We’re drinking tea from my thermos. Then it’s after lunch and as all my friends and relations would know, I’m brushing my teeth… while James has gone to sleep, he’s actually snoring faintly for a moment, than awake again. We look around a little more, including a look at the slightly lower peak nearby with its wind shelter of hand-piled rock. On the barren summit I can’t quite figure out where to start the descent but eventually we figure it out. Where the bottom of the ridge meets the edge of the crater rim, a small flat area covered in vegetation, the combination of lush habitat and austere black volcanic panorama of crater gives a reminiscence of Hawaii, a picture of islands where I’ve never been. But it is only this one microhabitat, all else is pretty bare. We quickly abandon any notion of scree-sliding and stay on the trail, but it forks and we avoid the fork on which we’d ascended, thereby shortening the traverse and heading down sooner. Coming down the sandy slope, through a range of sparse dune grass, a single starveling half-green set of leaf blades every foot or so, the ground seems too hard for sliding, but by about halfway down we’re taking giant sinking fast steps, what fun! and then into the grove of conifers at Belknap’s base.

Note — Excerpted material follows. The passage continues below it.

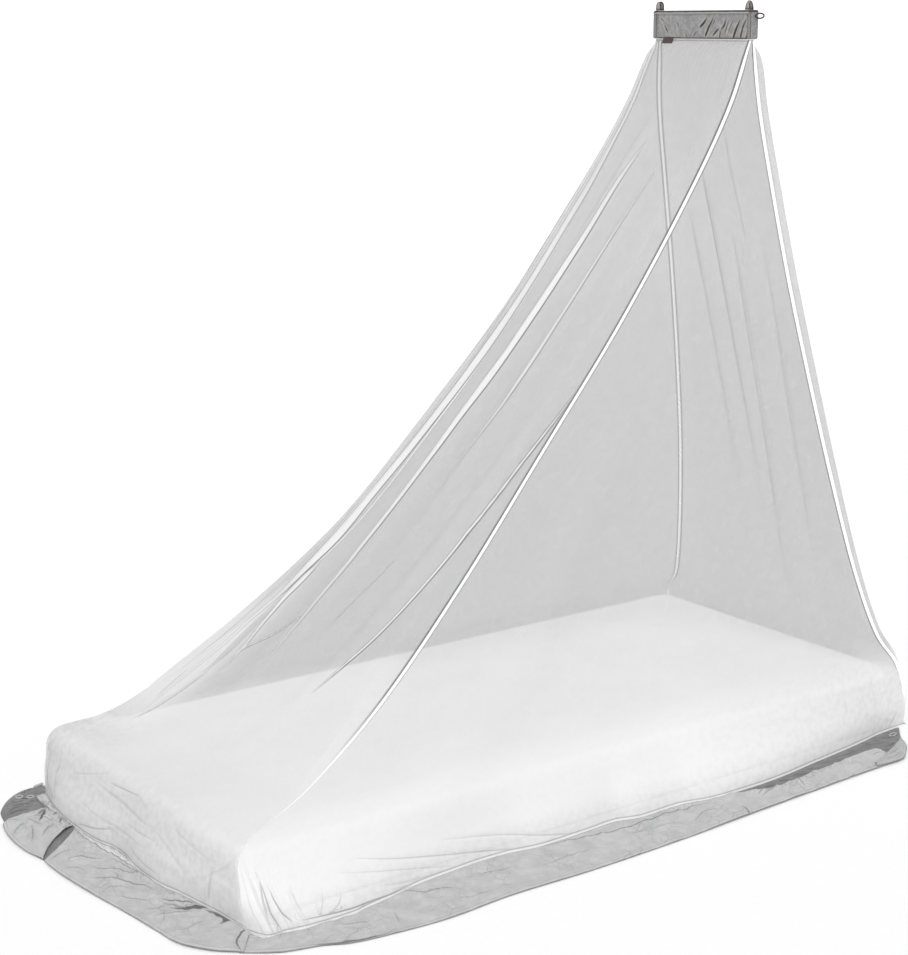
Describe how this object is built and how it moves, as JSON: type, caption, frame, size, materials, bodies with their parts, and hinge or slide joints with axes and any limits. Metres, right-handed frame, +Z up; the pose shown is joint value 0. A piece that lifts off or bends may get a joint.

Then parallel to the base to find our climbers’ track so to work back to the Crest Trail, back in the lava. In the black rock, bright red leaves of – not willow, but what? Later I was told that this would be fireweed, Epilobium angustifolium, the genus with the common name Willow-herb, and also growing as it likes to with the low tiny-leafed huckleberry bushes, all along the ecotone at the boundary between the black lava barren and the sandy-soiled sparse conifer forest.
Hard walking on the rocky trail. Oversize gravel, from small as an egg to big as a baseball. A maze through the black rocks, the mountain views sinking under the encroaching walls with their multitude of formations, suggestive shapes, sharp corners. Finally back into the forest and to the car, down the twisty Pass highway to the straight River highway, listening to the music as it eases us on our way through all the little towns and groceries, McKenzie Bridge, Rainbow, Finn Rock, Blue River, Vida, Leaburg, Walterville, Cedar Flat and then into Springfield, Glenwood, finally Eugene. Bringing air from the mountain with us.